Our ideal, of course, would be to widen the overlapping space. This way, more people are using more complex passwords and would be safer.
… and this is where we actually are today. The spaces aren’t the same size, which isn’t terribly surprising I guess. However, I didn’t expect not only for the special characters space to be so small, but I also didn’t expect the overlap to be so tiny. In fact, of the 519,229 I analyzed, only 315 had a mix of lower case letters, upper case letters, numbers and special characters. No wonder they got hacked. This means that 0.06% of all the passwords were considered minimally secure.

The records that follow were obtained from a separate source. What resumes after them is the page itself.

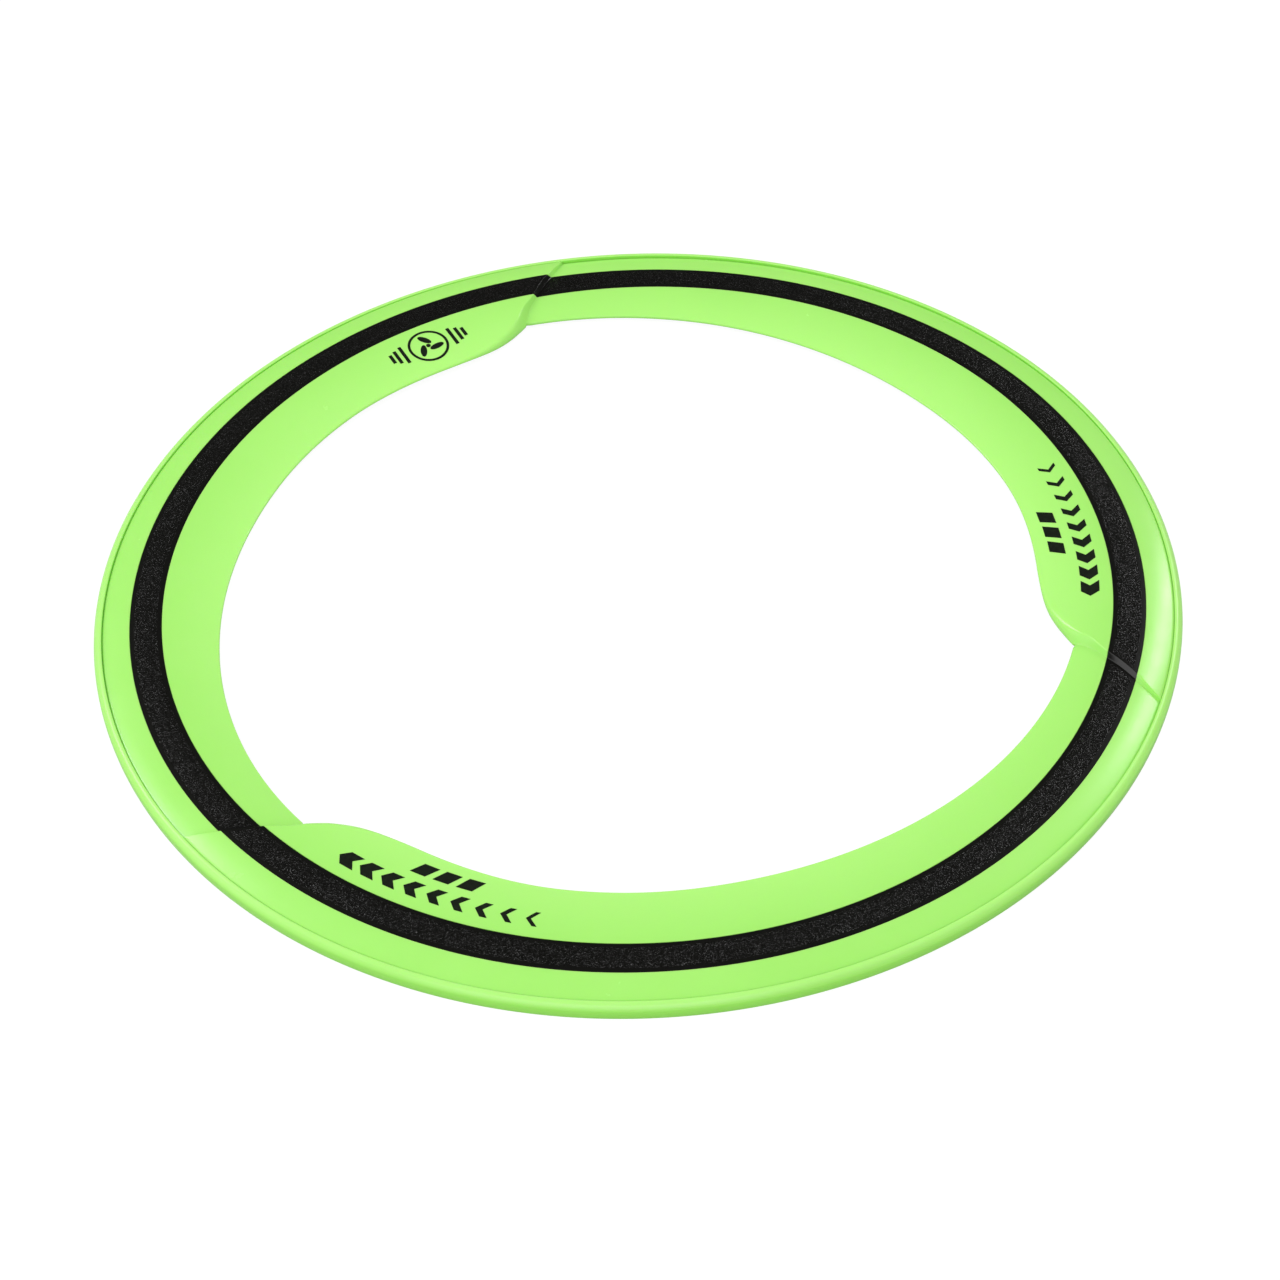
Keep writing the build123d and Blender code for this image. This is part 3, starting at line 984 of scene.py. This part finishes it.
def floor_and_light():
    mesh = bpy.data.meshes.new("floor")
    s = 6.0
    corners = [(-s, -s, -1e-5), (s, -s, -1e-5), (s, s, -1e-5), (-s, s, -1e-5)]
    mesh.from_pydata(corners, [], [(0, 1, 2, 3)])
    floor = bpy.data.objects.new("floor", mesh)
    bpy.context.scene.collection.objects.link(floor)
    mesh.materials.append(floor_look())
    for name, place, size, radiance in LAMPS:
        lamp = bpy.data.lights.new(name, "AREA")
        lamp.shape = "RECTANGLE"
        lamp.size, lamp.size_y = size
        lamp.energy = radiance * math.pi * size[0] * size[1]
        obj = bpy.data.objects.new(name, lamp)
        obj.location = place
        obj.rotation_euler = (-Vector(place)).to_track_quat("-Z", "Y").to_euler()
        bpy.context.scene.collection.objects.link(obj)


def floor_look():
    """Pale floor that glows a little to the camera, so that its shadows stay faint."""
    mat, tree, bsdf = new_material("floor_white")
    bsdf.inputs["Roughness"].default_value = 0.9
    bsdf.inputs["Specular IOR Level"].default_value = 0.0
    seen = add(tree, "ShaderNodeLightPath").outputs["Is Camera Ray"]
    tree.links.new(mix(tree, seen, (0.6, 0.6, 0.6), (0.12, 0.12, 0.12)), bsdf.inputs["Base Color"])
    bsdf.inputs["Emission Color"].default_value = (1, 1, 1, 1)
    tree.links.new(ramp(tree, seen, 0, 1, 0, 0.93), bsdf.inputs["Emission Strength"])
    return mat


def white_world():
    world = bpy.data.worlds.new("tent")
    world.use_nodes = True
    tree = world.node_tree
    back = tree.nodes["Background"]
    path = add(tree, "ShaderNodeLightPath")
    soft = ramp(tree, path.outputs["Is Glossy Ray"], 0, 1, 0.74, 0.055)
    strength = add(tree, "ShaderNodeMath", operation="MAXIMUM")
    tree.links.new(soft, strength.inputs[0])
    tree.links.new(path.outputs["Is Camera Ray"], strength.inputs[1])
    back.inputs["Color"].default_value = (1, 1, 1, 1)
    tree.links.new(strength.outputs[0], back.inputs["Strength"])
    bpy.context.scene.world = world


def place_camera():
    eye = Vector((0.00046, -0.5738, 0.5456))
    target = Vector((0.00046, -0.0299, 0.0062))
    lens, width, roll = 72.5, 36.0, math.radians(-2.556)
    forward = (target - eye).normalized()
    right = forward.cross(Vector((0, 0, 1))).normalized()
    up = right.cross(forward)
    turned_right = math.cos(roll) * right + math.sin(roll) * up
    turned_up = -math.sin(roll) * right + math.cos(roll) * up
    cam = bpy.data.cameras.new("camera")
    cam.lens, cam.sensor_width = lens, width
    cam.clip_start, cam.clip_end = 0.01, 50
    obj = bpy.data.objects.new("camera", cam)
    rot = Matrix((turned_right, turned_up, -forward)).transposed().to_4x4()
    obj.matrix_world = Matrix.Translation(eye) @ rot
    bpy.context.scene.collection.objects.link(obj)
    bpy.context.scene.camera = obj


floor_and_light()
white_world()
place_camera()
bpy.context.scene.view_settings.view_transform = "Standard"
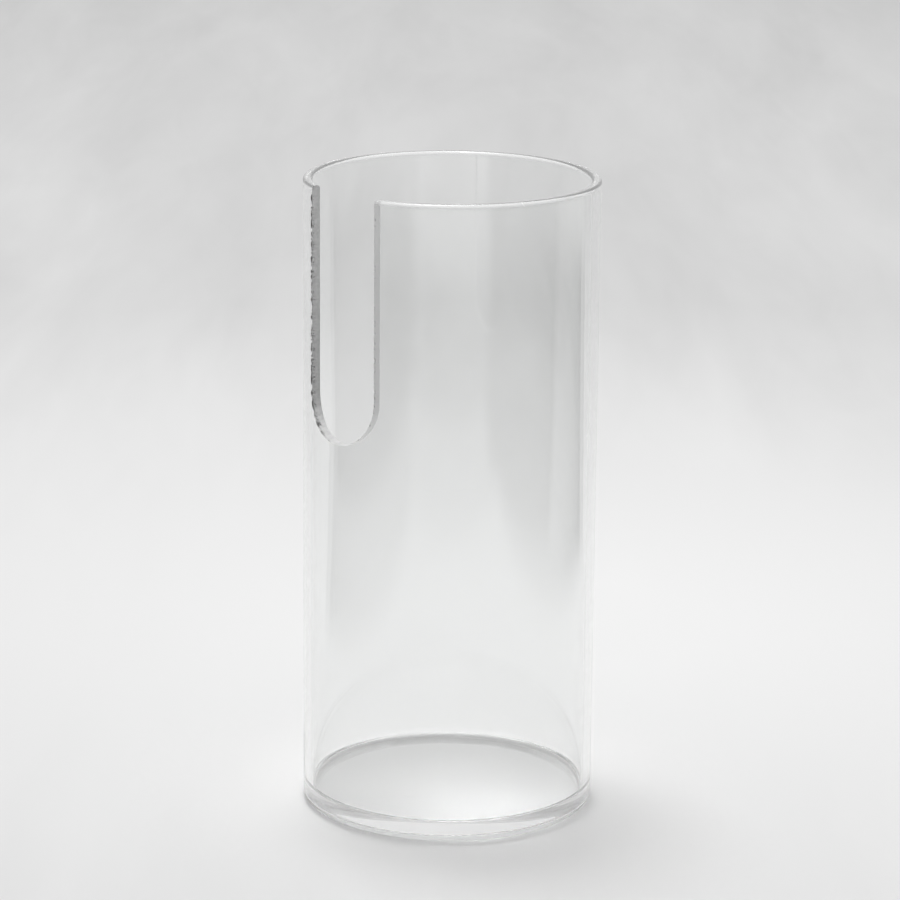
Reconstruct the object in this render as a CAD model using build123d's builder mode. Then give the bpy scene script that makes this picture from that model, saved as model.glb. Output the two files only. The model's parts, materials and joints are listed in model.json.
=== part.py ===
from build123d import *
from math import sqrt
import os

# Clear glass guitar slide: a thin tube that stands on its closed end, with a round-bottomed
# slot ground down from the open rim so that the finger's knuckle can bend.
# All sizes are in millimetres. +Z runs up the tube, the slot faces -Y, and the origin is the
# centre of the flat underside.

# Driving dimensions
outer_diameter = 25.0
wall = 0.8
height = 54.6
rim_round = 0.3  # fire-polished edges of the open end

slot_width = 8.0
slot_depth = 21.1  # from the rim to the lowest point of the slot

floor_level = 1.7  # flat inside floor
inner_fillet = 0.4  # inside corner between floor and wall
heel_radius = 0.9  # outside corner between wall and flat underside

# Sizes worked out from them
outer_radius = outer_diameter / 2
bore_radius = outer_radius - wall
seam_level = floor_level + inner_fillet
slot_end_radius = slot_width / 2
slot_end_level = height - slot_depth + slot_end_radius
foot_radius = outer_radius - heel_radius
floor_radius = bore_radius - inner_fillet
arc_middle = 1 - 1 / sqrt(2)  # how far a quarter circle's middle lies inside its corner, in radii
past_wall = 2.0  # how far the slot's cut runs out beyond the tube

os.makedirs("parts", exist_ok=True)

# Barrel: a plain tube from the seam up to the polished rim, with the slot ground through one side
with BuildPart() as slotted_tube:
    with BuildSketch(Plane.XY.offset(seam_level)):
        Circle(outer_radius)
        Circle(bore_radius, mode=Mode.SUBTRACT)
    extrude(amount=height - seam_level)
    rim = slotted_tube.faces().sort_by(Axis.Z)[-1]
    fillet(rim.edges(), radius=rim_round)
    with BuildSketch(Plane.XZ):
        with Locations((0, slot_end_level)):
            Circle(slot_end_radius)
            Rectangle(slot_width, slot_depth, align=(Align.CENTER, Align.MIN))
    extrude(amount=outer_radius + past_wall, mode=Mode.SUBTRACT)

# Closed end: one turned section, with the flat underside, the rounded heel, a short length of
# wall up to the seam, and the inside fillet that runs down to the flat floor
with BuildPart() as closed_end:
    with BuildSketch(Plane.XZ):
        with BuildLine():
            underside_middle = (0, 0)
            foot_edge = (foot_radius, 0)
            heel_middle = (outer_radius - heel_radius * arc_middle, heel_radius * arc_middle)
            heel_top = (outer_radius, heel_radius)
            seam_out = (outer_radius, seam_level)
            seam_in = (bore_radius, seam_level)
            fillet_middle = (
                bore_radius - inner_fillet * arc_middle,
                floor_level + inner_fillet * arc_middle,
            )
            floor_edge = (floor_radius, floor_level)
            floor_middle = (0, floor_level)
            Line(underside_middle, foot_edge)
            ThreePointArc(foot_edge, heel_middle, heel_top)
            Line(heel_top, seam_out)
            Line(seam_out, seam_in)
            ThreePointArc(seam_in, fillet_middle, floor_edge)
            Line(floor_edge, floor_middle)
            Line(floor_middle, underside_middle)
        make_face()
    revolve(axis=Axis.Z)

slotted_tube.part.label = "slotted_tube"
closed_end.part.label = "closed_end"

export_step(slotted_tube.part, "parts/slotted_tube.step")
export_step(closed_end.part, "parts/closed_end.step")
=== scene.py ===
import json
import math

import bpy
from mathutils import Matrix, Vector, noise


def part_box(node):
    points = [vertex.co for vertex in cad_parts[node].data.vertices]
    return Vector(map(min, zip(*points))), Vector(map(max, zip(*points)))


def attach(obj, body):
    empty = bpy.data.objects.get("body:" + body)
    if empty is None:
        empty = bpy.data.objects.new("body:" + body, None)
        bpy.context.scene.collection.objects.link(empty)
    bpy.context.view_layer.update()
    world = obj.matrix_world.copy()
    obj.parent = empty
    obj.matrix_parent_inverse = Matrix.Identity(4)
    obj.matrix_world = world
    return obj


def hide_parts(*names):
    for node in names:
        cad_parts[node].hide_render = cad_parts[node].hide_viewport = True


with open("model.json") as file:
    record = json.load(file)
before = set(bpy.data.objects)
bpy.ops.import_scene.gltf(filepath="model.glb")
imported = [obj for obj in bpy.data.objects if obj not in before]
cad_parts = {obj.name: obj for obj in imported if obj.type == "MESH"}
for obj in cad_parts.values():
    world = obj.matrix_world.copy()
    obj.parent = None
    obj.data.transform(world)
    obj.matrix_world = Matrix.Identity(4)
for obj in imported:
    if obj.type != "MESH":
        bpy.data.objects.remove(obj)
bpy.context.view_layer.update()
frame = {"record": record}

MM = 0.001

# ---------------------------------------------------------------- sizes
MOUNTS = {mount["name"]: mount for mount in frame["record"]["mounts"]}
TUBE_LOW, TUBE_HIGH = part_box("slotted_tube")
OUTER = MOUNTS["barrel"]["dims"]["r_mm"] * MM
BORE = MOUNTS["finger_bore"]["dims"]["r_mm"] * MM
TOP = TUBE_HIGH[2]
SEAM = TUBE_LOW[2]

# sizes that the frame doesn't state, as the CAD part has them
RIM_ROUND = 0.3 * MM
SLOT_HALF = 4.0 * MM
SLOT_DEPTH = 21.1 * MM
SLOT_CENTRE = TOP - SLOT_DEPTH + SLOT_HALF
SLOT_BOTTOM = SLOT_CENTRE - SLOT_HALF
FLOOR_LEVEL = 1.7 * MM
FILLET = 0.4 * MM
HEEL = 0.9 * MM

NOTHING = 1e-7  # metres; lengths below this count as none
SHARP = math.radians(35)  # edges that turn more than this stay crisp
UNDER_FOOT = 0.03 * MM  # air between the underside and the paper


# ---------------------------------------------------------------- mesh helpers
def smooth(value, low, high):
    """0 below low, 1 above high and an S-shaped rise between them."""
    t = min(1.0, max(0.0, (value - low) / (high - low)))
    return t * t * (3 - 2 * t)


def mesh_object(name, verts, faces, slots=None):
    """A new object from points and faces; slots gives each face's material index."""
    mesh = bpy.data.meshes.new(name)
    mesh.from_pydata(verts, [], faces)
    if slots:
        mesh.polygons.foreach_set("material_index", slots)
    mesh.polygons.foreach_set("use_smooth", [True] * len(mesh.polygons))
    mesh.update()
    piece = bpy.data.objects.new(name, mesh)
    bpy.context.scene.collection.objects.link(piece)
    return piece


def without_repeats(corners):
    """A face's corners with those that fall together merged."""
    return [v for i, v in enumerate(corners) if v not in corners[:i]]


def arc(centre_r, centre_z, radius, start, end, steps):
    """Points of a circular arc in the (r, z) section, without its first point."""
    points = []
    for i in range(1, steps + 1):
        a = math.radians(start + (end - start) * i / steps)
        points.append((centre_r + radius * math.cos(a), centre_z + radius * math.sin(a)))
    return points


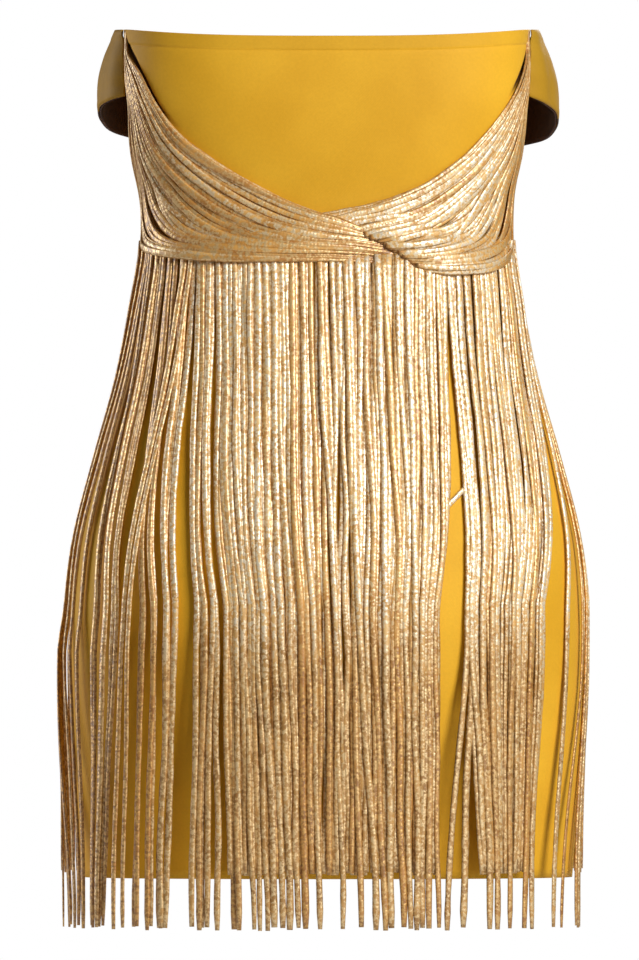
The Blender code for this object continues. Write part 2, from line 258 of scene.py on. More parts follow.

Really… is it so hard to add an exclamation point or question mark in there somewhere? Here, I’ll even give you some you can use. I mean, really!?!?!?!?!?!?
Other Metrics of Interest
When I compared the list of passwords to itself and weeded out the duplicates, I found that 65.71% of the passwords overlapped. I must say, folks are just not as creative as I had hoped.
For those that follow math, the average entropy score of the password set was 29.63. I hope to make a neat graph comparing entropy to things like length and commonality, but will apparently have to get more proficient with better graphing tools first. My existing tools found graphing 500,000+ data points somewhat challenging. :)
When I ran the list of passwords against the standard Linux word list, I got 85,196 hits out of 178,049 unique passwords. That’s a 47.85% rate of people that aren’t even trying. Again, we’re talking about the easily-cracked passwords, so this number is inflated… but it’s still much too high.
Surprisingly, I did not see many passwords that were just dates. Those stories of people using their kids’ birthdays as passwords seem to have been exaggerated… or perhaps people today don’t care about their kids very much. :)
So What Do We Do?
Given that this was a set of easily broken passwords, the key things to do to prevent your password from being broken is to make them not fit these patterns. This means:
- Use a mix of lower case letters, upper case letters, numbers and special characters. Use at least one of each.
- Make your passwords longer than eight characters. To lay outside of this data set, 10 would be fine. Personally, I’m going up to 16. After all, if you can remember an eight character password, you should be able to remember two of them stuck together.
- Avoid basing your password on popular culture, sequences of numbers (or keys on the keyboard) or sports. Those passwords are much more common than you’d think.
That’s it. If you do these three steps, you’ll be well outside of this data set and therefore, much less likely to get your password stolen. Of course, the one thing I couldn’t measure was how much these passwords are shared between accounts of the same person. The 65.71% overlap rate suggests that there is a lot of this going on, but I can’t prove it. Still, it’d be a good idea not to do that.
Do these suggestions sound familiar? They should. If you’re still not following them, maybe you should. We don’t suggest them to be annoying or to help protect against some amorphous threat in the future. We suggest it because if you don’t follow these rules, you will be hacked.
We’ve just seen it happen.
Over half a million times in the last six months.
Gary Hinson
An better idea is to choose long pass phrases – complete sentences, with capitalization and punctuation. Once people realise that they can use, for example, an entire line of a favourite poem or song, memorising it is no longer the issue (although typing it accurately and quickly with only blobs for visual feedback can be challenging!).
An even better idea, then, is to use your long but memorable pass phrase not directly, but to open a decent password vault which securely stores and effortlessly regurgitates extremely secure and unique generated passwords for every login. Now we’re really getting somewhere! In my experience, the main limitation now relates to web applications that INSIST on us using short, weak passwords (doh!).
Finally, multi-factor authentication is the preferred option for high security logins, using for example the number from a crypto fob or sent through an out-of-band secure channel such as a cellphone. The most common form of identify theft, other than simply guessing those ridiculously weak passwords or hacking insecure database systems, uses keylogging Trojans. Hackers may hijack and exploit a single authenticated session but should not have unfettered access without ongoing access to the second factor. At least that’s the theory, and yes I am making many assumptions about the quality of the application design and programming, and our resistance to social engineering attacks.
Kind regards,
Gary
Josh
Gary,
While what you say is certainly true and matches advice that I have given in the past, I’m a little afraid that you may have missed the point of my post. The point is not to share, yet again, the latest in password choosing advice. It is to analyze specifically-leaked sets of passwords and show the bare minimum necessary to avoid being caught up in one of these leaks. I expect to add length to the mix in the next analysis I do, and that is when I was planning to bring up passphrases and vaults.
The fundamental problem with passphrases is that once people think they have a “good” password, they tend to use that everywhere so a single weak site can breach it and then attackers can extend the attack everywhere. The password vault suggestion is the solution to that… but not one that typically works well at a business level. Multi-factor is not a good solution for the average person as that is an architectural solution and not a decision that the average person can make.
Mark Hagerman
I suspect a lot of people (including myself) use a smaller character set for the sole reason that they don’t want to have to hit the shift key when typing their password. On sites where I can use Password Safe (and its auto-typing feature), I let it generate “really good” passwords; those I have to type manually are restricted to [a-z0-9.].
Kevin Smith
I’m not a big fan of Steve Gibson but Password Padding seems like a good idea.